▶ Aim of the exercise:
Your task is to copy the lines between the line containing "const nutBottom = SOCKET_DEPTH" and the line containing "imported = [obj", counting both of those lines, and to emit nothing more.
-- start of Data lines --
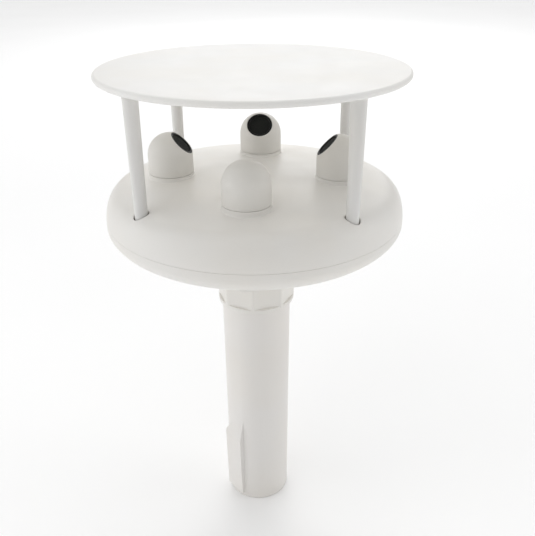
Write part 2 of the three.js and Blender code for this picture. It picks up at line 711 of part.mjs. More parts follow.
const sealTop = WEB_SEAT - 0.1;
const connectorSeal = ring(CONNECTOR_HOLE + 0.2, 8.4, sealTop - CONNECTOR_SEAL + 0.1, sealTop);
const nutBottom = SOCKET_DEPTH + WEB_THICKNESS + 0.2;
add('connector_shell', connectorShell(), 'steel');
add('connector_insert', connectorInsert(), 'nylon');
add('connector_seal', connectorSeal, 'rubber');
add('connector_nut', hexNut(9.4, CONNECTOR_HOLE, nutBottom, 3.2), 'steel');
add('wiring_harness', wiringHarness(), 'wire');

export default assembly;
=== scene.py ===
# The looks of a compact ultrasonic wind sensor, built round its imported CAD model.
# Lengths in the outlines below are millimetres; Blender's own are metres.
import json
import math

import bmesh
import bpy
from mathutils import Matrix, Vector


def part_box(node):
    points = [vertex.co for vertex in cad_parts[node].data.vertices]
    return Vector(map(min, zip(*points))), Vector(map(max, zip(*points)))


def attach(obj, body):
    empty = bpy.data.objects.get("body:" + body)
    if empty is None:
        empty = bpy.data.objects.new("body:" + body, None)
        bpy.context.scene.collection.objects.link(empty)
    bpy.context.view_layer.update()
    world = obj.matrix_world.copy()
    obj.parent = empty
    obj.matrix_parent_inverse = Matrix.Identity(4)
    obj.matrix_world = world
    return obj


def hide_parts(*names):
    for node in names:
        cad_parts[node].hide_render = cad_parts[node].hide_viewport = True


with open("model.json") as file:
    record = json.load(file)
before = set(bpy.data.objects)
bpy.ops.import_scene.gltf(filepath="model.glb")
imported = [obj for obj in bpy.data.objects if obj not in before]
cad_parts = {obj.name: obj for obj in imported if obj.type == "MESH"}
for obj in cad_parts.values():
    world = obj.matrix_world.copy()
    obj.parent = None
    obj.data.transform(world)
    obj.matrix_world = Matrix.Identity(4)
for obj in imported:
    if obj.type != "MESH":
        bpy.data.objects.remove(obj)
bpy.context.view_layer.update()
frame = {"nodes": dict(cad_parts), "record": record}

MM = 0.001
LARGE_STEPS = 192       # segments round the plate and the housing
MEDIUM_STEPS = 96       # round the tube and the domes
SMALL_STEPS = 48        # round legs, screws and connector parts
SIDES = {"right": 0, "back": 90, "left": 180, "front": 270}
CORNERS = {"back_right": 45, "back_left": 135, "front_left": 225, "front_right": 315}


# ---------------------------------------------------------------- camera

def add_camera():
    """A long-lens view from the front and a little above."""
    lens_mm = 44.4
    sensor_mm = 36
    azimuth = math.radians(5)
    distance = 0.3063
    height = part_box("reflector_plate")[1].z + 0.0528
    pitch = 0.4674
    yaw = 0.0196
    roll = -0.0061
    ahead = Vector((math.sin(yaw), math.cos(yaw), 0))
    forward = ahead * math.cos(pitch) - Vector((0, 0, math.sin(pitch)))
    level = Vector((math.cos(yaw), -math.sin(yaw), 0))
    up = level.cross(forward)
    right = math.cos(roll) * level + math.sin(roll) * up
    upward = right.cross(forward)
    axes = Matrix((right, upward, -forward)).transposed().to_4x4()
    turn = Matrix.Rotation(azimuth, 4, "Z")
    data = bpy.data.cameras.new("camera")
    data.lens = lens_mm
    data.sensor_width = sensor_mm
    data.sensor_fit = "AUTO"
    data.clip_start = 0.01
    camera = bpy.data.objects.new("camera", data)
    camera.matrix_world = turn @ Matrix.Translation((0, -distance, height)) @ axes
    bpy.context.scene.collection.objects.link(camera)
    bpy.context.scene.camera = camera


add_camera()


# ---------------------------------------------------------------- sizes from the frame

def box_mm(node):
    low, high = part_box(node)
    return low / MM, high / MM


plate_low, plate_high = box_mm("reflector_plate")
upper_low, upper_high = box_mm("upper_shell")
lower_low = box_mm("lower_shell")[0]
dome_low, dome_high = box_mm("sensor_dome_right")
leg_low, leg_high = box_mm("leg_front_right")
tube_high = box_mm("mounting_tube")[1]
seal_low, seal_high = box_mm("dome_seal_right")

PLATE_RADIUS = plate_high.x
PLATE_TOP = plate_high.z
PLATE_THICKNESS = 2.85
PLATE_UNDERSIDE = PLATE_TOP - PLATE_THICKNESS
LEG_BOSS_BOTTOM = plate_low.z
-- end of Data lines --
▶ Worked solution:
const nutBottom = SOCKET_DEPTH + WEB_THICKNESS + 0.2;
add('connector_shell', connectorShell(), 'steel');
add('connector_insert', connectorInsert(), 'nylon');
add('connector_seal', connectorSeal, 'rubber');
add('connector_nut', hexNut(9.4, CONNECTOR_HOLE, nutBottom, 3.2), 'steel');
add('wiring_harness', wiringHarness(), 'wire');

export default assembly;
=== scene.py ===
# The looks of a compact ultrasonic wind sensor, built round its imported CAD model.
# Lengths in the outlines below are millimetres; Blender's own are metres.
import json
import math

import bmesh
import bpy
from mathutils import Matrix, Vector


def part_box(node):
    points = [vertex.co for vertex in cad_parts[node].data.vertices]
    return Vector(map(min, zip(*points))), Vector(map(max, zip(*points)))


def attach(obj, body):
    empty = bpy.data.objects.get("body:" + body)
    if empty is None:
        empty = bpy.data.objects.new("body:" + body, None)
        bpy.context.scene.collection.objects.link(empty)
    bpy.context.view_layer.update()
    world = obj.matrix_world.copy()
    obj.parent = empty
    obj.matrix_parent_inverse = Matrix.Identity(4)
    obj.matrix_world = world
    return obj


def hide_parts(*names):
    for node in names:
        cad_parts[node].hide_render = cad_parts[node].hide_viewport = True


with open("model.json") as file:
    record = json.load(file)
before = set(bpy.data.objects)
bpy.ops.import_scene.gltf(filepath="model.glb")
imported = [obj for obj in bpy.data.objects if obj not in before]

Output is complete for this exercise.